What you need to do -
Write out the whole listing again, exactly.

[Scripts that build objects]
□ □ □ □ □ □ □

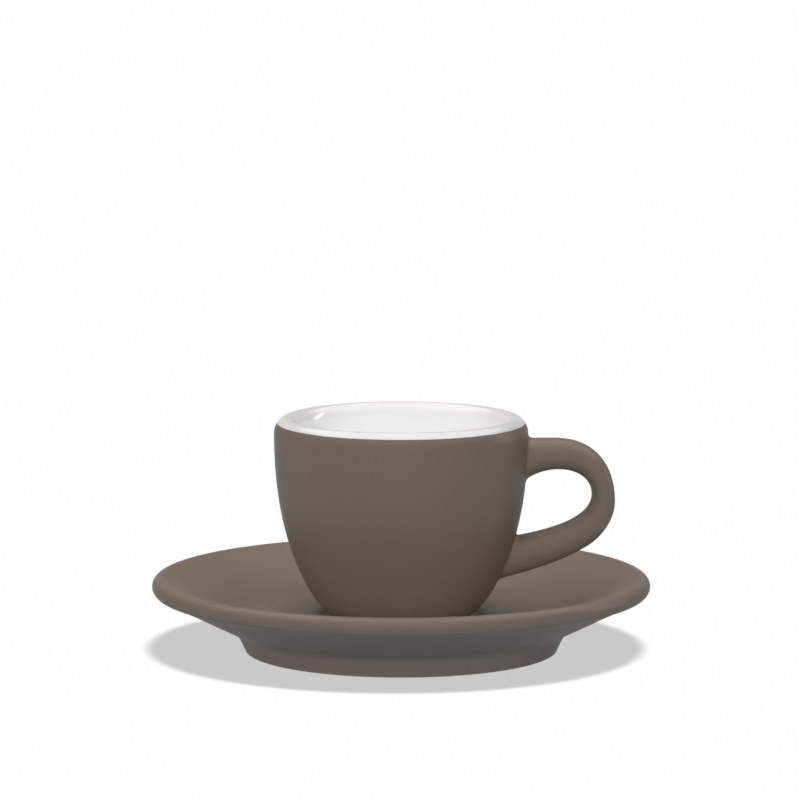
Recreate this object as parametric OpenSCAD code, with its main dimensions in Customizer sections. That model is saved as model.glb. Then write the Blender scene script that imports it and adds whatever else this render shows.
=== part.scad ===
// Espresso cup with saucer, in millimetres.
// The origin is the centre of the saucer's foot, on the table, and +Z is up.
// The handle points along +X.

/* [Saucer] */
// Outer diameter over the lip
saucer_d = 120; // [110:1:132]
// Height of the lip above the table
saucer_h = 18; // [16.5:0.5:20]
// Thickness of the round lip
saucer_lip_t = 4.3; // [3.4:0.1:5]
// Outer diameter of the foot where it rests
saucer_foot_d = 75; // [70:1:80]
// Width of the foot's resting ring
saucer_foot_w = 2.8; // [2:0.1:4]
// Height of the foot on its outer side
saucer_foot_h = 4.8; // [4:0.1:5.2]
// Depth of the hollow inside the foot
saucer_hollow_h = 4; // [2.5:0.1:4.6]
// Diameter of the line where the floor turns up into the brim
well_d = 77; // [72:1:84]
// Height of the floor above the table
well_z = 9; // [8.4:0.1:10]
// Diameter of the seat that the cup stands in
seat_d = 36.8; // [36:0.1:40]
// Depth of the seat below the floor
seat_depth = 1; // [0.8:0.1:1.4]

/* [Cup] */
// Widest outer diameter
cup_d = 61.1; // [56:0.1:66]
// Height from foot to lip
cup_h = 48.6; // [44:0.1:54]
// Thickness of the wall at the lip
cup_lip_t = 5.75; // [4:0.05:6.5]
// Height of the rounding outside the lip
lip_round_out = 4.1; // [3:0.1:5]
// Height of the rounding inside the lip
lip_round_in = 3.2; // [2:0.1:5]
// Depth of the line below the lip where the two glazes meet
glaze_line = 1.3; // [0.8:0.1:2.4]
// Height of the inner floor above the foot
cup_floor_t = 4.4; // [3.6:0.1:6]
// Outer diameter of the foot
cup_foot_d = 31; // [29:0.1:31.4]
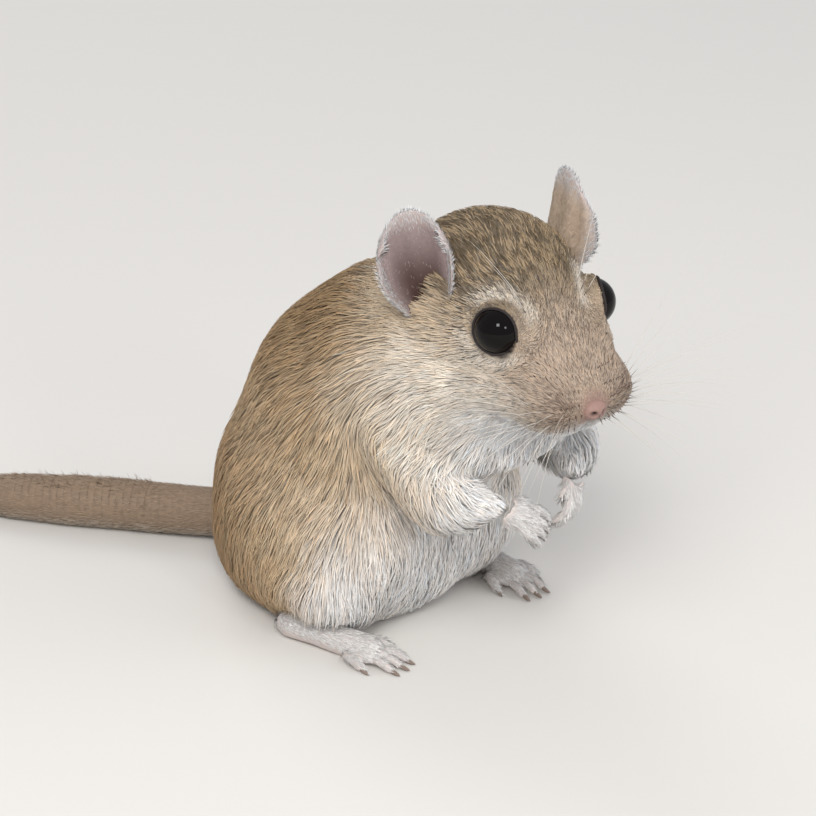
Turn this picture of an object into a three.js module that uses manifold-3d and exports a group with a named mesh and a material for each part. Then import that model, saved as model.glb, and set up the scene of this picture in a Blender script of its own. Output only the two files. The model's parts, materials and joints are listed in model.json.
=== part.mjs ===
// A life-size, still model of a fat-tailed gerbil that sits up on its hind feet with its forepaws held together.
// Millimetres, +Z up. The body faces -Y, its right side is towards -X, and it rests on the plane Z = 0.

import * as THREE from "three";
import { mergeVertices } from "three/addons/utils/BufferGeometryUtils.js";
import Module from "manifold-3d";

const wasm = await Module();
wasm.setup();

// Driving dimensions, measured over the coat.
const BODY_WIDTH = 39;
const SHOULDER_HEIGHT = 50;
const HEAD_WIDTH = 25;
const HEAD_LENGTH = 36;
const EYE_RADIUS = 3.15;
const EAR_LENGTH = 14.8;
const EAR_WIDTH = 11.5;
const FOOT_LENGTH = 18.5;
const PAW_LENGTH = 8.2;
const TAIL_LENGTH = 52;
const TAIL_THICKNESS = 7.1;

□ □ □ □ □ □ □

Right answer -
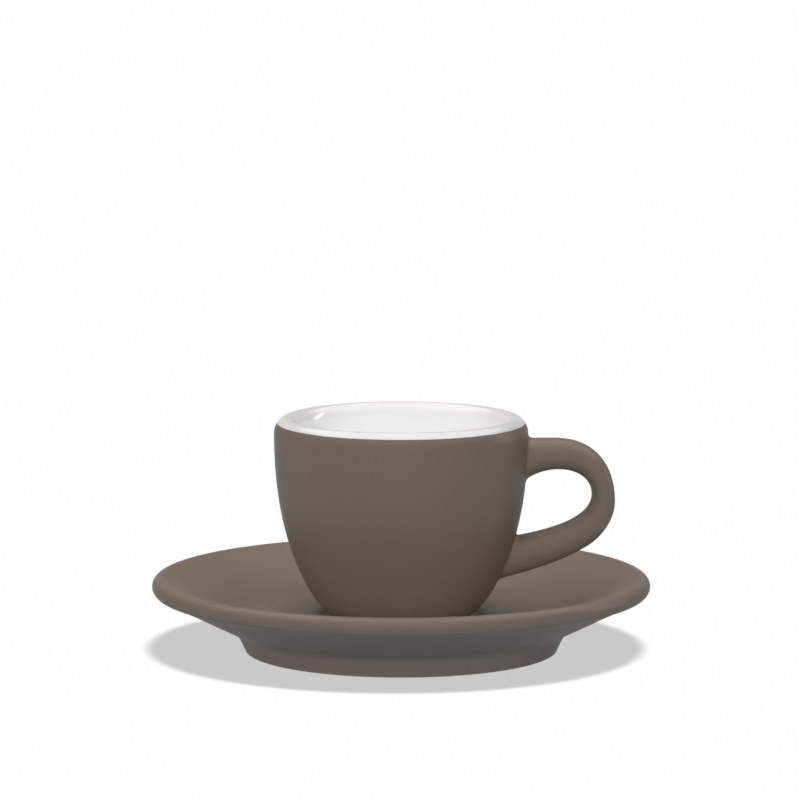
Recreate this object as parametric OpenSCAD code, with its main dimensions in Customizer sections. That model is saved as model.glb. Then write the Blender scene script that imports it and adds whatever else this render shows.
=== part.scad ===
// Espresso cup with saucer, in millimetres.
// The origin is the centre of the saucer's foot, on the table, and +Z is up.
// The handle points along +X.

/* [Saucer] */
// Outer diameter over the lip
saucer_d = 120; // [110:1:132]
// Height of the lip above the table
saucer_h = 18; // [16.5:0.5:20]
// Thickness of the round lip
saucer_lip_t = 4.3; // [3.4:0.1:5]
// Outer diameter of the foot where it rests
saucer_foot_d = 75; // [70:1:80]
// Width of the foot's resting ring
saucer_foot_w = 2.8; // [2:0.1:4]
// Height of the foot on its outer side
saucer_foot_h = 4.8; // [4:0.1:5.2]
// Depth of the hollow inside the foot
saucer_hollow_h = 4; // [2.5:0.1:4.6]
// Diameter of the line where the floor turns up into the brim
well_d = 77; // [72:1:84]
// Height of the floor above the table
well_z = 9; // [8.4:0.1:10]
// Diameter of the seat that the cup stands in
seat_d = 36.8; // [36:0.1:40]
// Depth of the seat below the floor
seat_depth = 1; // [0.8:0.1:1.4]

/* [Cup] */
// Widest outer diameter
cup_d = 61.1; // [56:0.1:66]
// Height from foot to lip
cup_h = 48.6; // [44:0.1:54]
// Thickness of the wall at the lip
cup_lip_t = 5.75; // [4:0.05:6.5]
// Height of the rounding outside the lip
lip_round_out = 4.1; // [3:0.1:5]
// Height of the rounding inside the lip
lip_round_in = 3.2; // [2:0.1:5]
// Depth of the line below the lip where the two glazes meet
glaze_line = 1.3; // [0.8:0.1:2.4]
// Height of the inner floor above the foot
cup_floor_t = 4.4; // [3.6:0.1:6]
// Outer diameter of the foot
cup_foot_d = 31; // [29:0.1:31.4]
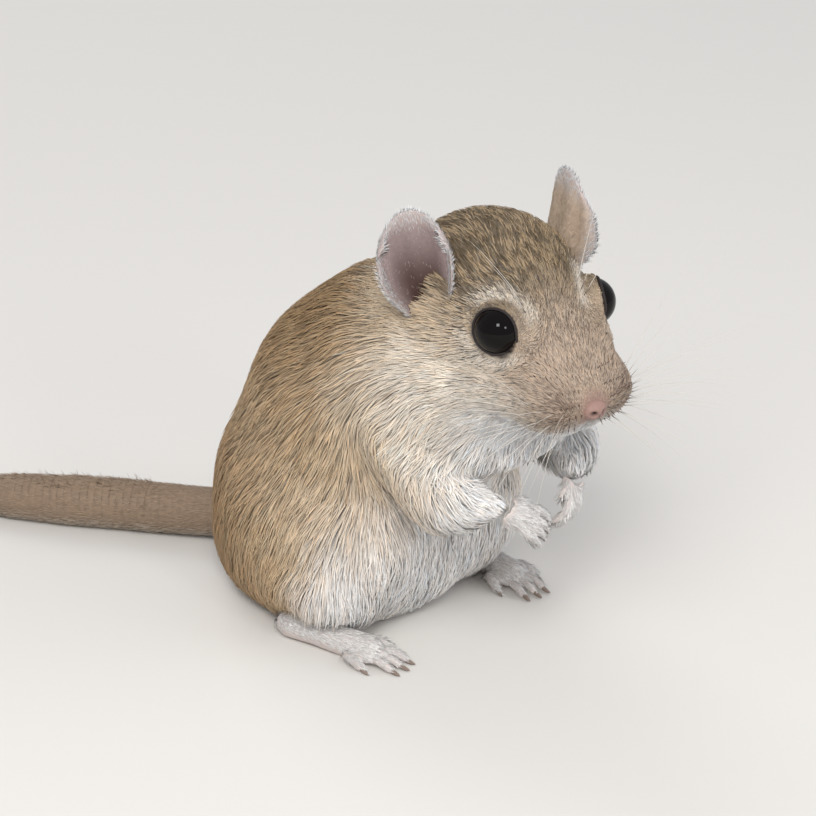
Turn this picture of an object into a three.js module that uses manifold-3d and exports a group with a named mesh and a material for each part. Then import that model, saved as model.glb, and set up the scene of this picture in a Blender script of its own. Output only the two files. The model's parts, materials and joints are listed in model.json.
=== part.mjs ===
// A life-size, still model of a fat-tailed gerbil that sits up on its hind feet with its forepaws held together.
// Millimetres, +Z up. The body faces -Y, its right side is towards -X, and it rests on the plane Z = 0.

import * as THREE from "three";
import { mergeVertices } from "three/addons/utils/BufferGeometryUtils.js";
import Module from "manifold-3d";

const wasm = await Module();
wasm.setup();

// Driving dimensions, measured over the coat.
const BODY_WIDTH = 39;
const SHOULDER_HEIGHT = 50;
const HEAD_WIDTH = 25;
const HEAD_LENGTH = 36;
const EYE_RADIUS = 3.15;
const EAR_LENGTH = 14.8;
const EAR_WIDTH = 11.5;
const FOOT_LENGTH = 18.5;
const PAW_LENGTH = 8.2;
const TAIL_LENGTH = 52;
const TAIL_THICKNESS = 7.1;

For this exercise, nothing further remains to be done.